Donc, même en prenant un tel cas extrême, on dénote cette spécificité de l’avantage hors-coût. Mieux, le patronat de ces firmes, sans difficulté, peut couper dans les rentes (caisses de pension) de ses ex-employés, comme vient de le faire Georg Fischer, le 8 mai 2009. Et cela, sans réaction, autre que rhétorique et hésitante, de la part de dirigeants d’UNIA.

Or, une étude de la Direction de la politique économique du Seco, datant de septembre 2007, renforce notre argument. En effet, elle peut être résumée ainsi: depuis 1995, la «compression des coûts de production» a abouti à ce que «depuis 1995, une amélioration régulière de la compétitivité-prix se dessine» [2]. Dit autrement, les firmes helvétiques gagnent sur les deux tableaux de la compétitivité: celle des coûts et celle hors-prix.
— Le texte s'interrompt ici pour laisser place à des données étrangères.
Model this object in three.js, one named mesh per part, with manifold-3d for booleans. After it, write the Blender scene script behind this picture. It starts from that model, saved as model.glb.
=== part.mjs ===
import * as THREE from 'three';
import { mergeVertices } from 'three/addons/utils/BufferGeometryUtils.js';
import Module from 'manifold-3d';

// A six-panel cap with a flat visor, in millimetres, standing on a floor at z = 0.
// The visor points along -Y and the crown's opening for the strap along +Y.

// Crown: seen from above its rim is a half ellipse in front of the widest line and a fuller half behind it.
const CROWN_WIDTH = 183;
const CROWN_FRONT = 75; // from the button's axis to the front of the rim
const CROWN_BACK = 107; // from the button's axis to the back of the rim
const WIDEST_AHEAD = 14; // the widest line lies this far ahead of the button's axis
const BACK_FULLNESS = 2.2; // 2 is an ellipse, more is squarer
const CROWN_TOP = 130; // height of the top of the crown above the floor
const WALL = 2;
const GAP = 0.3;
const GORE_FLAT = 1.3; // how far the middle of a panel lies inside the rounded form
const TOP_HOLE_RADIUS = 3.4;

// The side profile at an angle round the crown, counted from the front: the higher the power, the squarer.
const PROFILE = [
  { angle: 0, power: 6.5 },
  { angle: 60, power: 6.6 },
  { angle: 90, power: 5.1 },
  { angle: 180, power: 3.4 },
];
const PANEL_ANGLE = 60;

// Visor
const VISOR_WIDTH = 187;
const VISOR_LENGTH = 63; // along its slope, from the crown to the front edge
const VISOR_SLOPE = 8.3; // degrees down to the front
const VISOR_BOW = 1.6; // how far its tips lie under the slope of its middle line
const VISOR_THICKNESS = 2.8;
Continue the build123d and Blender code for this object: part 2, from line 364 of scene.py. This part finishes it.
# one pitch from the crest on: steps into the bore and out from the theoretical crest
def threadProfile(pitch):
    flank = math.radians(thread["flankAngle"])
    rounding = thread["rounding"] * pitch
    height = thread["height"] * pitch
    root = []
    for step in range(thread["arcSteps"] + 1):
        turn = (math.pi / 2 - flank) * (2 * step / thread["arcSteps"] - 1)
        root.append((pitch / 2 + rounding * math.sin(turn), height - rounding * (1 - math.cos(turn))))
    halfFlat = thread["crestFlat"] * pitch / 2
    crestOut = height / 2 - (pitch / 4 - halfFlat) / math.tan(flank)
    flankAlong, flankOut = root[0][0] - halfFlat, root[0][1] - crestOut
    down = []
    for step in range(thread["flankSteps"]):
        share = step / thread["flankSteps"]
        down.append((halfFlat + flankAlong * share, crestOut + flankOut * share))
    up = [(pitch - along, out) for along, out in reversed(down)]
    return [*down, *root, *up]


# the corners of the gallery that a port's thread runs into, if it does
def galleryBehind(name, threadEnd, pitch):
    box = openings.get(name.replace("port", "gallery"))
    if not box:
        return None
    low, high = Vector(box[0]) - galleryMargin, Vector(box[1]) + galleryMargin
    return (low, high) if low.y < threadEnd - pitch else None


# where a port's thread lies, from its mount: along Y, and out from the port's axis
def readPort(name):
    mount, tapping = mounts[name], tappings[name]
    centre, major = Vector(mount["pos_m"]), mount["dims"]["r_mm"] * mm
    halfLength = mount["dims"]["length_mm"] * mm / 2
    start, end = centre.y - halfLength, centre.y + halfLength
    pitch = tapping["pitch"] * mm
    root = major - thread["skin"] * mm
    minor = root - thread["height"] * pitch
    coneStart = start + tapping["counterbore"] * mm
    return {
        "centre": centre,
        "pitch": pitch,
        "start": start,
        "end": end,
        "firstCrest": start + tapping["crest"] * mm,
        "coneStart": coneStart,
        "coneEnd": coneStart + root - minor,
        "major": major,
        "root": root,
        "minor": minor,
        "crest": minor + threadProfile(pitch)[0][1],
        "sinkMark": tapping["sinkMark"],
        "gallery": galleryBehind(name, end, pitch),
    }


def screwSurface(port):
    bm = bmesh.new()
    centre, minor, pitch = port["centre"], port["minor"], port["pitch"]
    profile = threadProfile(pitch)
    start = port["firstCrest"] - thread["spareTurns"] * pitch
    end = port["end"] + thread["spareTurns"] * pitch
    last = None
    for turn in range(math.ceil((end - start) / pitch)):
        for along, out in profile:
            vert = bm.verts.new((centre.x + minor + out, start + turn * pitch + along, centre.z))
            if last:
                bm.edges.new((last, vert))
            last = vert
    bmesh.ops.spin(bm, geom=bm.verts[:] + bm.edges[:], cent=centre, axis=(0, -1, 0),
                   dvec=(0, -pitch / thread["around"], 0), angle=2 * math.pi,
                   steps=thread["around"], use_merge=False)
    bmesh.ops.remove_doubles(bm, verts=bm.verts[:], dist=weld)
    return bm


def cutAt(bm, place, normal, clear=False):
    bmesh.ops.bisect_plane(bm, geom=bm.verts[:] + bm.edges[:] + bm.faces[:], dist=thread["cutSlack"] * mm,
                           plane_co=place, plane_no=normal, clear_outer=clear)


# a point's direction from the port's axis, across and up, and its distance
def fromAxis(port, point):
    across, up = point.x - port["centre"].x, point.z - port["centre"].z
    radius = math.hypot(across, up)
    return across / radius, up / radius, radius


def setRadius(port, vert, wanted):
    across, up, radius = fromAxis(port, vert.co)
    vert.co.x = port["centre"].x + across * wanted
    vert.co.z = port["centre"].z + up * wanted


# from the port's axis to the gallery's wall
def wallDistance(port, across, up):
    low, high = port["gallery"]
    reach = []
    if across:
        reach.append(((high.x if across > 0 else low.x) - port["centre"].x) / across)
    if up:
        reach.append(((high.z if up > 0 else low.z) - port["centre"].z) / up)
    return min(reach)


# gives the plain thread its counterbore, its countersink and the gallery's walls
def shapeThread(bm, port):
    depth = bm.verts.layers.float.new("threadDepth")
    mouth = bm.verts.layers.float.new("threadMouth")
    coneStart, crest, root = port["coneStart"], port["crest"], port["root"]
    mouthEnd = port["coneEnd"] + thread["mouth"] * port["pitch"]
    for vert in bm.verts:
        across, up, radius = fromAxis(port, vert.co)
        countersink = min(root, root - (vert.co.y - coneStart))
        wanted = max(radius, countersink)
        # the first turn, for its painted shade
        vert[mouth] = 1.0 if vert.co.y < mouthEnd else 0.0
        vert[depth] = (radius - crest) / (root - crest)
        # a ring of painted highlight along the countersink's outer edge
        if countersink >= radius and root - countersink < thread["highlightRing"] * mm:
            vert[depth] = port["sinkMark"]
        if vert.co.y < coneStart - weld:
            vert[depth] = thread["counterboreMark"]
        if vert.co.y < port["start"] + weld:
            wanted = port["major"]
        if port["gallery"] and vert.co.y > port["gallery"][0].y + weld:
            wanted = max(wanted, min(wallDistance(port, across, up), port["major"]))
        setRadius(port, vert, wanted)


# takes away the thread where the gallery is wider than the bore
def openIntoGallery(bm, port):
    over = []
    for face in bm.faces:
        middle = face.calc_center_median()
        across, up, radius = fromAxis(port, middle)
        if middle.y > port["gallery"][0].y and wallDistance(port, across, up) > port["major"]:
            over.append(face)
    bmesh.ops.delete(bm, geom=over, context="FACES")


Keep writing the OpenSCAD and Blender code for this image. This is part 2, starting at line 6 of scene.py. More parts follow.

Ainsi, aucun chantage – même sur ce terrain biaisé de la compétitivité qui aboutit, de fait, à diviser les «travailleurs associés» – ne peut justifier la renonciation à une bataille, enfin sérieuse, sur l’emploi, contre les licenciements et pour une hausse des salaires.

1. European Commission. Directorate-Ge­ne­ral for Economic and Financial Af­fairs. Economic Forecast. Spring 2009. European Economy, 3/2009. 166 pages.

2. Les deux indicateurs qui permettent d’établir le renversement de tendance sont: l’évolution du rapport des prix moyens à l’exportation des concurrents commerciaux de la Suisse au déflateur des exportations suisses et l’évolution inversée du cours de change effectif du franc suisse.